An R package for data mining in microbial community ecology

In microbial community ecology, with the development of the high-throughput sequencing techniques, the increasing data amount and complexity make the community data analysis and management a challenge. There has been a lot of R packages created for the microbiome profiling analysis, such as phyloseq, microbiomeSeq, ampvis2, mare and microbiome. However, it is still difficult to perform data mining fast and efficiently. Based on this, we created an R package microeco.

• R6 Class to store and analyze data; fast, flexible and modularized
• Taxonomic abundance analysis
• Venn diagram
• Alpha diversity
• Beta diversity
• Differential abundance analysis
• Indicator species analysis
• Environmental data analysis
• Null model analysis
• Network analysis
• Functional analysis

If you do not already have R/RStudio installed, do as follows.

1. Install R
2. Install RStudio

Put R in the computer env PATH, for example your_directory\R-4.0.0\bin\x64

Open RStudio...Tools...Global Options...Packages, select the appropriate mirror in Primary CRAN repository.

Install the latest microeco from github. This is the best way as there are some minor improvements here compared to the version in CRAN.

# If devtools package is not installed, first install it
install.packages("devtools")
# then install microeco
devtools::install_github("ChiLiubio/microeco")

If the installation from github is failed because of the bad internet, download the package first, then install it locally.

devtools::install_local("microeco-master.zip")

It is also good to install the microeco from CRAN directly. There may be some update delay in the CRAN version.

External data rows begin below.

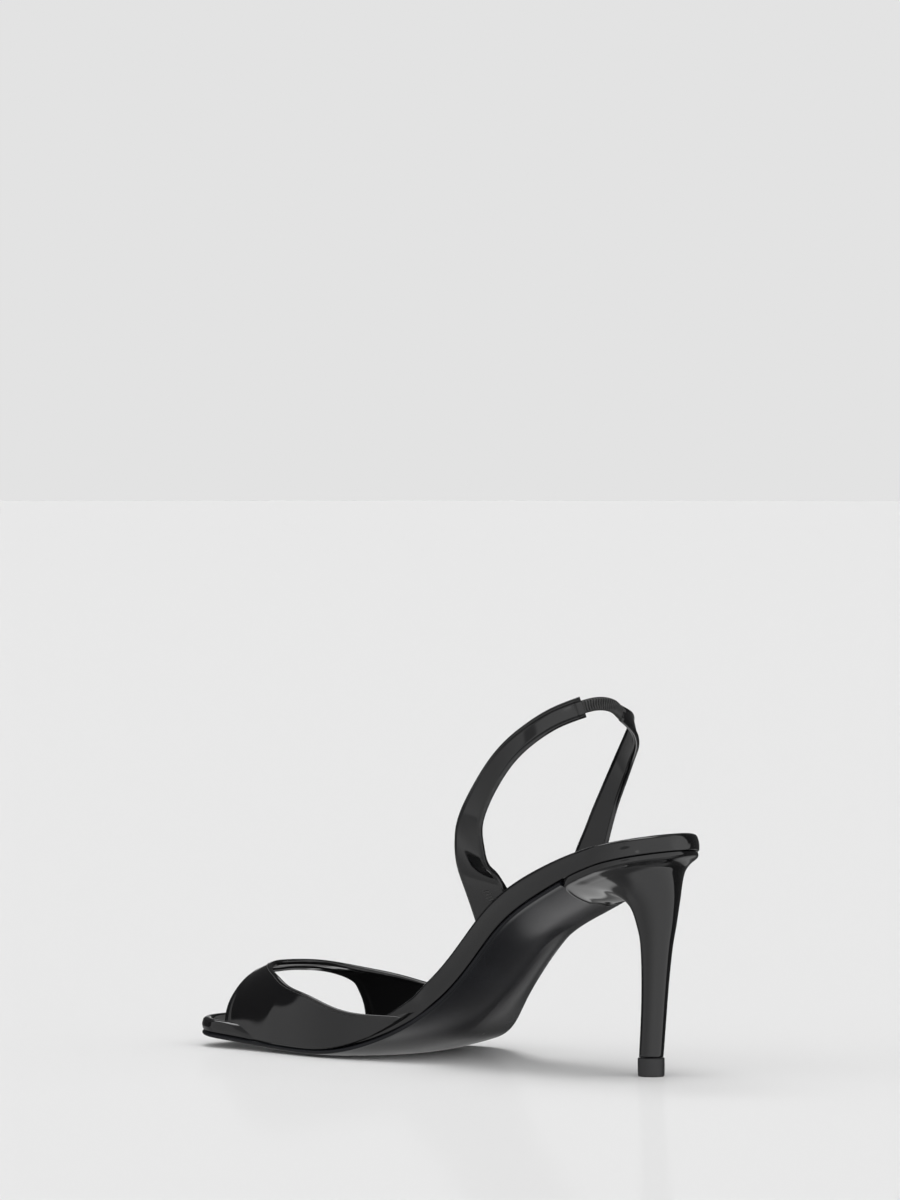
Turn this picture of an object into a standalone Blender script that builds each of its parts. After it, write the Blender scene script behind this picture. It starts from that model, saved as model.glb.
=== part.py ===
# A high-heeled peep-toe slingback sandal for the right foot, built as the pieces a maker joins.
# run: distance forward of the heel back, side: toward the little toe, up: above the floor (all mm)
import bpy
import bmesh
import numpy as np

# overall sizes, mm
SHOE_LENGTH = 225.4
GAP = 0.3
SOLE_EDGE = 1.6
SOCK_THICK = 0.8
SOCK_INSET = 4.7
SOCK_RECESS = 1.3
VAMP_THICK = 1.5
STRAP_THICK = 1.6
ELASTIC_WIDTH = 4.8
ELASTIC_THICK = 1.3
HEEL_LIP_RUN = 41.0
TIP_HEIGHT = 6.6
TOE_SIDE = -8.0
TOE_ROUND_NEAR = 208.0
TOE_ROUND_FAR = 190.0
SEAT_RADIUS = 25.0
RUN_CENTRE = 112.4
SIDE_CENTRE = 5.2

# profile of the footbed: run, height of its top, thickness of the wrapped insole edge
PROFILE = [
    (0, 86.4, 6.2),
    (26, 80.5, 6.8),
    (52, 71.2, 8.4),
    (78, 56.2, 9.0),
    (99, 36.2, 8.8),
    (121, 18.8, 7.2),
    (142, 9.4, 5.2),
    (164, 8.0, 5.0),
    (190, 9.1, 5.0),
    (225.4, 11.2, 4.6),
]

# plan of the sole: run, half width toward the big toe, half width toward the little toe, belly
PLAN = [
    (25, 23.2, 23.4, 8.0),
    (52, 22.6, 24.8, 7.6),
    (78, 20.2, 21.8, 6.4),
    (104, 19.4, 26.0, 5.2),
    (126, 25.0, 41.4, 3.8),
    (140, 29.0, 47.4, 2.8),
    (155, 30.0, 44.4, 2.2),
    (173, 28.6, 38.4, 1.8),
    (190, 27.2, 32.4, 1.4),
    (207, 27.0, 26.6, 0.8),
]

# toe-box arch: run, height of the crown above the sole line, side of the crown, squareness of each side
ARCH = [
    (110, 50.0, 2.0, 2.8, 3.0),
    (140, 43.0, 1.0, 2.8, 3.0),
    (162, 36.6, -1.5, 2.8, 3.1),
    (174, 32.9, -3.0, 2.7, 3.2),
    (184, 30.2, -4.0, 2.6, 3.2),
    (197, 27.2, -5.0, 2.3, 3.0),
    (210, 20.0, -5.0, 2.2, 2.8),
]

# edges of the vamp round the arch: angle from the big toe side, run of the throat, run of the peep edge
VAMP_EDGES = [
    (0, 117.6, 205.3),
    (9, 137.6, 205.9),
    (22, 157.3, 206.2),
    (31, 169.3, 205.9),
    (45, 180.1, 204.8),
    (57, 187.7, 204.1),
    (68, 192.6, 203.8),
    (80, 195.2, 204.2),
    (90, 195.8, 204.4),
    (100, 195.9, 203.0),
    (112, 194.0, 201.2),
    (125, 189.6, 197.9),
    (136, 182.7, 194.6),
    (149, 171.6, 190.8),
    (158, 161.2, 190.0),
    (170, 140.2, 188.8),
    (180, 123.8, 188.2),
]

# centre line of the big-toe-side strap: run, side, up, width
NEAR_STRAP = [
    (73.6, -17.3, 54.6, 19.6),
    (76.0, -17.7, 60.4, 19.2),
    (77.2, -20.4, 66.8, 20.6),
    (76.7, -25.2, 73.8, 22.4),
    (73.5, -30.4, 81.0, 20.8),
    (69.6, -34.0, 88.6, 15.6),
    (64.6, -35.2, 96.8, 11.2),
    (59.3, -33.8, 105.8, 8.8),
    (53.5, -30.8, 114.2, 7.8),
    (47.3, -26.4, 120.8, 7.7),
    (41.3, -20.6, 126.0, 7.6),
    (34.4, -13.4, 129.9, 7.8),
]

# centre line of the little-toe-side strap: run, side, up, width
FAR_STRAP = [
    (62.4, 20.6, 60.8, 17.6),
    (64.6, 21.0, 65.8, 17.0),
    (65.1, 22.1, 73.0, 14.4),
    (63.6, 24.0, 81.0, 12.0),
    (62.3, 26.4, 89.0, 10.4),
    (60.0, 28.2, 97.0, 9.6),
    (55.7, 28.2, 105.0, 9.6),
    (49.4, 25.6, 112.4, 10.0),
    (41.6, 20.4, 118.8, 9.8),
    (35.9, 13.4, 123.6, 9.0),
    (32.9, 4.6, 127.2, 7.2),
]

# centre line of the elastic between the strap ends: run, side, up, width
ELASTIC = [
    (34.0, -13.2, 130.0, ELASTIC_WIDTH),
    (31.9, -8.4, 131.0, ELASTIC_WIDTH),
    (31.2, -4.2, 130.7, ELASTIC_WIDTH),
    (31.6, 0.2, 129.4, ELASTIC_WIDTH),
    (32.8, 4.3, 127.3, ELASTIC_WIDTH),
]

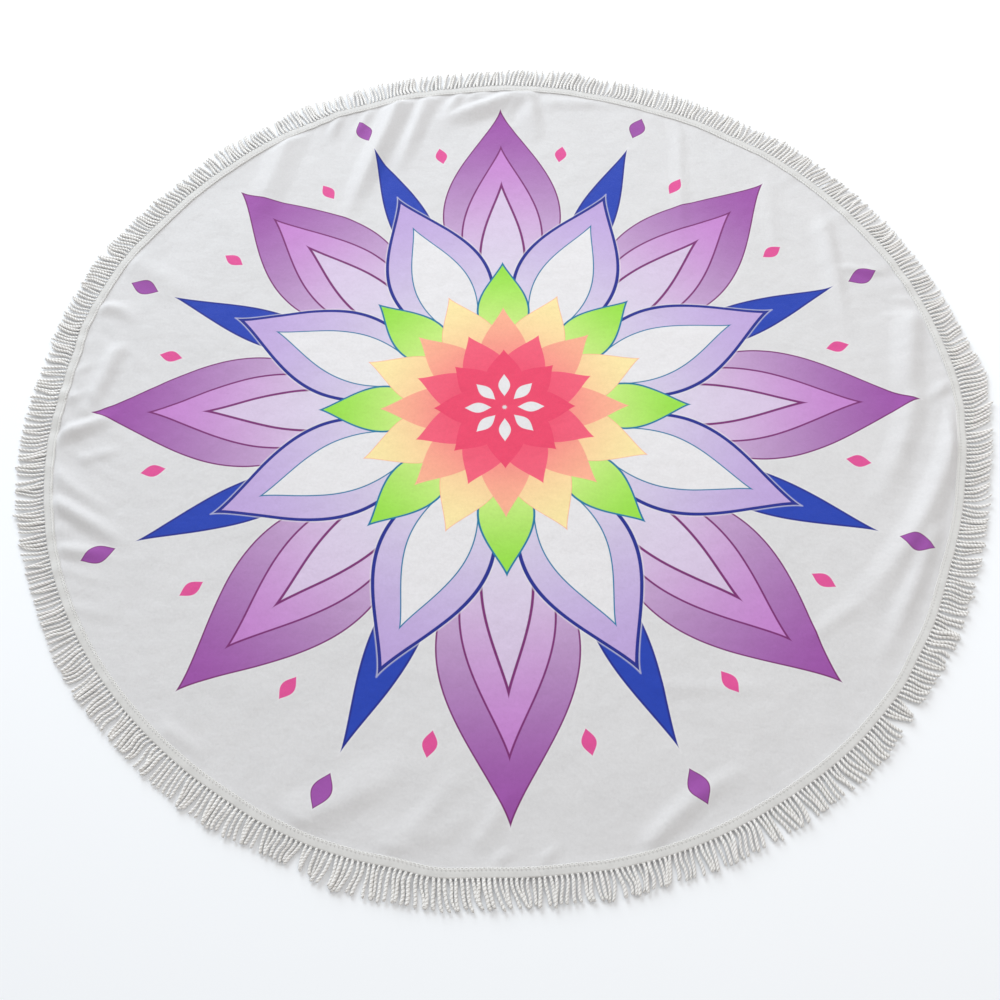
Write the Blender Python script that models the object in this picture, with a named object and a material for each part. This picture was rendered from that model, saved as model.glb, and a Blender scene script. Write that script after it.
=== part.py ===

install.packages("microeco")

See the detailed package tutorial (https://chiliubio.github.io/microeco/) and the help documentations. If the tutorial website can not be opened because of bad internet connection, you can download the microeco-master.zip and open the index.html to see the tutorial using your browser directly. If you want to run the codes in the tutorial and README completely, you need to install some additional packages, see the following Notes part. Beside the demonstration in the tutorial, users can also save the intermediate files in each object and apply those files to other tools according to the format requirement. Main files stored in the objects of microeco package is the commonly used data.frame format. So the intermediate and result files are easily saved and used for other tools in microbial ecology. Contructing the basic microtable object from other tools/platforms (e.g. QIIME, QIIME2 and phyloseq) can be easily achieved using the package file2meco (https://github.com/ChiLiubio/file2meco). There are some important features and approaches that exist in other microbiome analysis software/platforms and currently not implemented in microeco package. More approaches for the file conversion will be provided in the package file2meco.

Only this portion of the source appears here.